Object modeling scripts
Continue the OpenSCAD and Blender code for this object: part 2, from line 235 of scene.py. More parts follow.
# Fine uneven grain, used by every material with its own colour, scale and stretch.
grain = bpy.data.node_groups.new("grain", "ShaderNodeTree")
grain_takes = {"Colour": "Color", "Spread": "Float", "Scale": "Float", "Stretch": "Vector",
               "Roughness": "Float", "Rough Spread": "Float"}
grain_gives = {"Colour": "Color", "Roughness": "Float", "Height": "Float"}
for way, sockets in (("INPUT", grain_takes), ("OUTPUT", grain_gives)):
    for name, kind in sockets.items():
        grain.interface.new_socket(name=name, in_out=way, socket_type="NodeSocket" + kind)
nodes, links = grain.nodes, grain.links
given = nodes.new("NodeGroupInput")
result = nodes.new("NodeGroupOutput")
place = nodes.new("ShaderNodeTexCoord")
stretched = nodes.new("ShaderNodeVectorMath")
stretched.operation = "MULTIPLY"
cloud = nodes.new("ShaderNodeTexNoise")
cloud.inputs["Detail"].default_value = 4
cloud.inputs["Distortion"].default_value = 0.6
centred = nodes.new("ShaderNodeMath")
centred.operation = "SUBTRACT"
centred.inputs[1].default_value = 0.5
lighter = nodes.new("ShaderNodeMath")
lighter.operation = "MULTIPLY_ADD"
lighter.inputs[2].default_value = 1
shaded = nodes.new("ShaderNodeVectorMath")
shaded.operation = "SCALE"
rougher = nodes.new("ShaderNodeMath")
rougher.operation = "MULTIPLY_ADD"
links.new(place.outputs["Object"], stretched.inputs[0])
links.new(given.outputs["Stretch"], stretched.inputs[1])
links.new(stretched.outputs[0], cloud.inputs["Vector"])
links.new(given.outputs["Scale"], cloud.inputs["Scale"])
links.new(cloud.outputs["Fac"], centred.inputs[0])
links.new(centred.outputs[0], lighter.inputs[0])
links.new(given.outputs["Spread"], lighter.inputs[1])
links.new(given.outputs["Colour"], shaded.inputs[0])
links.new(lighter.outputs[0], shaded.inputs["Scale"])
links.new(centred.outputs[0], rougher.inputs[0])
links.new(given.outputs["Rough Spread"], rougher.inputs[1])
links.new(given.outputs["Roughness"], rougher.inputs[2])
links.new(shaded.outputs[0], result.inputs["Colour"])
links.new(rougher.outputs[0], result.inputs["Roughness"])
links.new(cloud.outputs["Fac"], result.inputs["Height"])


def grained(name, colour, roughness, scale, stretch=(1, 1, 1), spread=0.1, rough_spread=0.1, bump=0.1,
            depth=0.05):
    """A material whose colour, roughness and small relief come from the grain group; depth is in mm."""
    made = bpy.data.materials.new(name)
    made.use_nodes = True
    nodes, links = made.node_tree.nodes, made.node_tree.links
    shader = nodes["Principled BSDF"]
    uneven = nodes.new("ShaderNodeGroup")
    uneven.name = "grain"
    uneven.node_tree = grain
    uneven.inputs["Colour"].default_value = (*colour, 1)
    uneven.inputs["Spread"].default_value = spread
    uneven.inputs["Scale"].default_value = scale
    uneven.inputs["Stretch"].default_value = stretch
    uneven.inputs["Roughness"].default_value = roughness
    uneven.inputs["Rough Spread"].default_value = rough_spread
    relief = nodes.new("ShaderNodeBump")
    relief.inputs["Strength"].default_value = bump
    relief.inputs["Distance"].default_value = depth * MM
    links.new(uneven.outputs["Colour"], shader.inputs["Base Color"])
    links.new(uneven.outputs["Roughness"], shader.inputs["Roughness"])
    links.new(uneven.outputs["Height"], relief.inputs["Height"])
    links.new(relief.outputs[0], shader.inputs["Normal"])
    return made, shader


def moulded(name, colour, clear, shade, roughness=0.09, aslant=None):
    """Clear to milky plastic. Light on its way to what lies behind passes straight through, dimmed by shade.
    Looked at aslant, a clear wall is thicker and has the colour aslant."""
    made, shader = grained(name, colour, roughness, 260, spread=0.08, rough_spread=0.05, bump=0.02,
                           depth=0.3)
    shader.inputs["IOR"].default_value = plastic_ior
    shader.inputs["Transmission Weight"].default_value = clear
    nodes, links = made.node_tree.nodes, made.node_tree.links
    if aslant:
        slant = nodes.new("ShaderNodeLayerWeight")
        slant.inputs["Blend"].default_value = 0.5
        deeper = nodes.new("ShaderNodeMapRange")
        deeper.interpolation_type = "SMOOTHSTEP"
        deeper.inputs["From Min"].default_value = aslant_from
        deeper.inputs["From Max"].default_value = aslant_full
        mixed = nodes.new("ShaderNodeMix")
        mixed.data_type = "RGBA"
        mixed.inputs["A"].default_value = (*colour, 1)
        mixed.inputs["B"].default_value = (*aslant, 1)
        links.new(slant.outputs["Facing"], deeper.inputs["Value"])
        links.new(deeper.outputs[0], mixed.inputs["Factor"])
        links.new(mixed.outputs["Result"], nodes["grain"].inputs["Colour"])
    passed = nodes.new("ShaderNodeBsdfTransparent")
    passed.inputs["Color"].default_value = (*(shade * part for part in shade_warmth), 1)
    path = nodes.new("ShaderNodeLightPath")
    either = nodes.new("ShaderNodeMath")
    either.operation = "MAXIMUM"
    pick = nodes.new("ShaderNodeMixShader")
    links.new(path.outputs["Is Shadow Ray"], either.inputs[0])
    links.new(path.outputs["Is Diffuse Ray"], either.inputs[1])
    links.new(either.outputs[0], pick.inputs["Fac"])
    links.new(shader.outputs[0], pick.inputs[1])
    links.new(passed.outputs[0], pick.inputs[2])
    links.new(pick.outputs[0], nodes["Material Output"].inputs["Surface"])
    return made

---

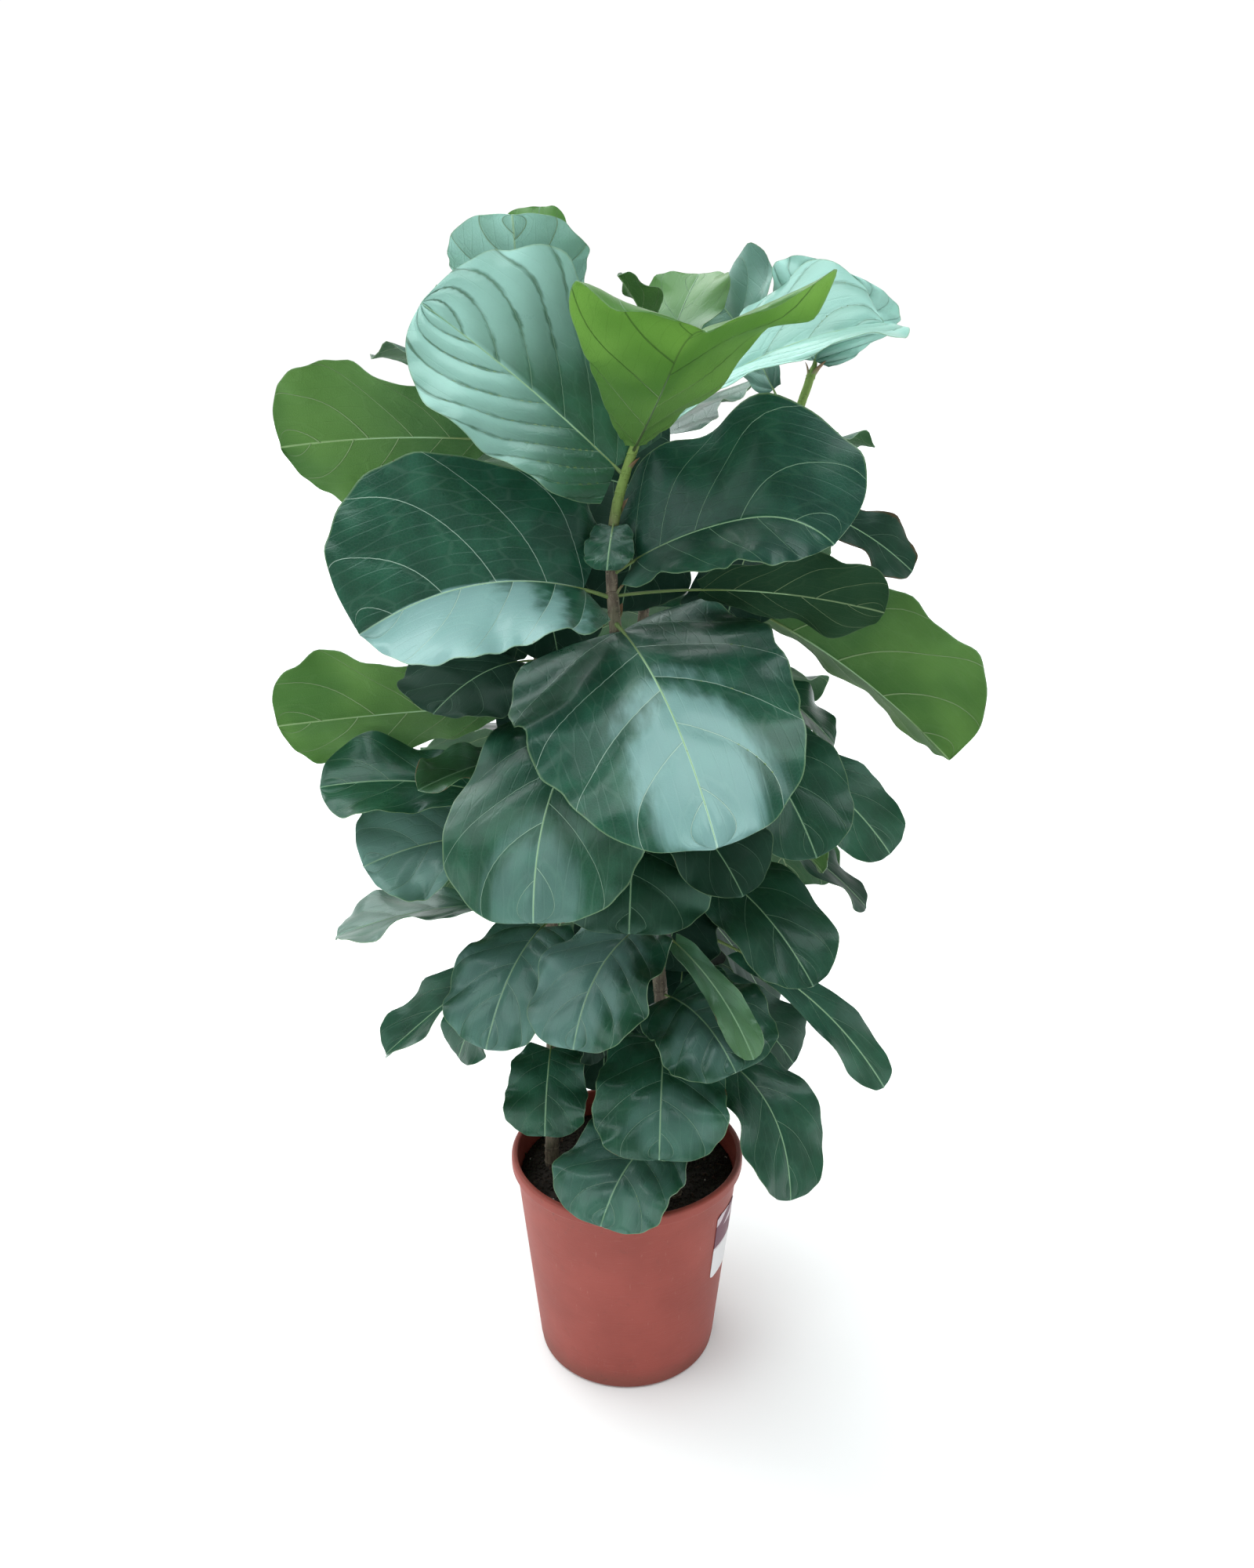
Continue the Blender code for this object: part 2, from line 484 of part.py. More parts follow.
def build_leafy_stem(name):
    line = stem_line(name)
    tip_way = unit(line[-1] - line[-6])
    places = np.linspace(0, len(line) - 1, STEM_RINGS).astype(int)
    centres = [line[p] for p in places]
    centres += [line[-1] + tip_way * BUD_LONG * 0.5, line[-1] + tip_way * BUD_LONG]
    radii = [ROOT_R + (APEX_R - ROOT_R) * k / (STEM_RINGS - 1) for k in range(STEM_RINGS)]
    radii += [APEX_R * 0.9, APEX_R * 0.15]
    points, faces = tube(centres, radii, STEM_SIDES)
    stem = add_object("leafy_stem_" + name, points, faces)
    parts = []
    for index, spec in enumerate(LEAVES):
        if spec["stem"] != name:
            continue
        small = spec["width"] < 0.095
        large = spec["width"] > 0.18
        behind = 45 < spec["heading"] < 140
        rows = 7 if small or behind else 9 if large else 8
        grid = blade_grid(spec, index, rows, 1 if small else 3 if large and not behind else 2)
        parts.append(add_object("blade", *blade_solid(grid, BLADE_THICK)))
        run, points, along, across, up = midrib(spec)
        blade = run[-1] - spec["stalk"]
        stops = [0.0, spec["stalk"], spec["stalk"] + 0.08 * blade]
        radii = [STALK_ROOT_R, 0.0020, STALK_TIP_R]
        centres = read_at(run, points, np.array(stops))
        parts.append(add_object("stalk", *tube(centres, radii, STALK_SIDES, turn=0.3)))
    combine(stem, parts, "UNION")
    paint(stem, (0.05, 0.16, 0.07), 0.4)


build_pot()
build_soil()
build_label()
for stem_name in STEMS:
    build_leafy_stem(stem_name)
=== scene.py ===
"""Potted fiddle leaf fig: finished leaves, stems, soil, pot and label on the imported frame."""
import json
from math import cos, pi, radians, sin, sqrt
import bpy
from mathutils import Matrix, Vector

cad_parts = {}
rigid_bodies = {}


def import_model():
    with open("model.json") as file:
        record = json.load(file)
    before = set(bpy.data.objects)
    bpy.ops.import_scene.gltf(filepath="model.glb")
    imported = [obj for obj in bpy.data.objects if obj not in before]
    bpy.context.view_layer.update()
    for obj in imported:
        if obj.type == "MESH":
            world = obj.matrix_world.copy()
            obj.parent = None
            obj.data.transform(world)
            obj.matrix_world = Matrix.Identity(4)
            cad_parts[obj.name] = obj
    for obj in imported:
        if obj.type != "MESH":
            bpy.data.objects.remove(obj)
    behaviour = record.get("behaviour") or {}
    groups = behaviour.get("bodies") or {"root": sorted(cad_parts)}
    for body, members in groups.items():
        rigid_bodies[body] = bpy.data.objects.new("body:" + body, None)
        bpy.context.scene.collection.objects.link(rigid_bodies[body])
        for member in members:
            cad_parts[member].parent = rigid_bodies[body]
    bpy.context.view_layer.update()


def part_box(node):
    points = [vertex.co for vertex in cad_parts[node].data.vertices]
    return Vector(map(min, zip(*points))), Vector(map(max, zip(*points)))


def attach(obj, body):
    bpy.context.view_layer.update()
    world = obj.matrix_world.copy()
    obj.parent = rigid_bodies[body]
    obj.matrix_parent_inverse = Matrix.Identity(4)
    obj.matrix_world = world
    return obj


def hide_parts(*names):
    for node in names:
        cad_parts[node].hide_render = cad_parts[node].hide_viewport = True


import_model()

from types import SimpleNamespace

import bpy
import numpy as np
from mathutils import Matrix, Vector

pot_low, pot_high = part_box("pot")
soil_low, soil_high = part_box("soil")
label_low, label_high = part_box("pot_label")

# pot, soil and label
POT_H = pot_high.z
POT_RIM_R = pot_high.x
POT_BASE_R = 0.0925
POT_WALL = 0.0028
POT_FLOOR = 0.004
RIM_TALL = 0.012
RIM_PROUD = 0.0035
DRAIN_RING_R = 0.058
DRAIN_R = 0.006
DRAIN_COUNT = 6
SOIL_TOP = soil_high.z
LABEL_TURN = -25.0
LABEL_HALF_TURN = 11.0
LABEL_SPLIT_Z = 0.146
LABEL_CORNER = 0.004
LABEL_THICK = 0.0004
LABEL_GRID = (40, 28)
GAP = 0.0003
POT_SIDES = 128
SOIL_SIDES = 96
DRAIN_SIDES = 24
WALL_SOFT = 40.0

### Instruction
Exactly the lines from the line containing "blade = run[-1]" to the line containing "record = json.load(file)", both included, are to be set down; no other line belongs in the answer.

### Solution for this exercise
        blade = run[-1] - spec["stalk"]
        stops = [0.0, spec["stalk"], spec["stalk"] + 0.08 * blade]
        radii = [STALK_ROOT_R, 0.0020, STALK_TIP_R]
        centres = read_at(run, points, np.array(stops))
        parts.append(add_object("stalk", *tube(centres, radii, STALK_SIDES, turn=0.3)))
    combine(stem, parts, "UNION")
    paint(stem, (0.05, 0.16, 0.07), 0.4)


build_pot()
build_soil()
build_label()
for stem_name in STEMS:
    build_leafy_stem(stem_name)
=== scene.py ===
"""Potted fiddle leaf fig: finished leaves, stems, soil, pot and label on the imported frame."""
import json
from math import cos, pi, radians, sin, sqrt
import bpy
from mathutils import Matrix, Vector

cad_parts = {}
rigid_bodies = {}


def import_model():
    with open("model.json") as file:
        record = json.load(file)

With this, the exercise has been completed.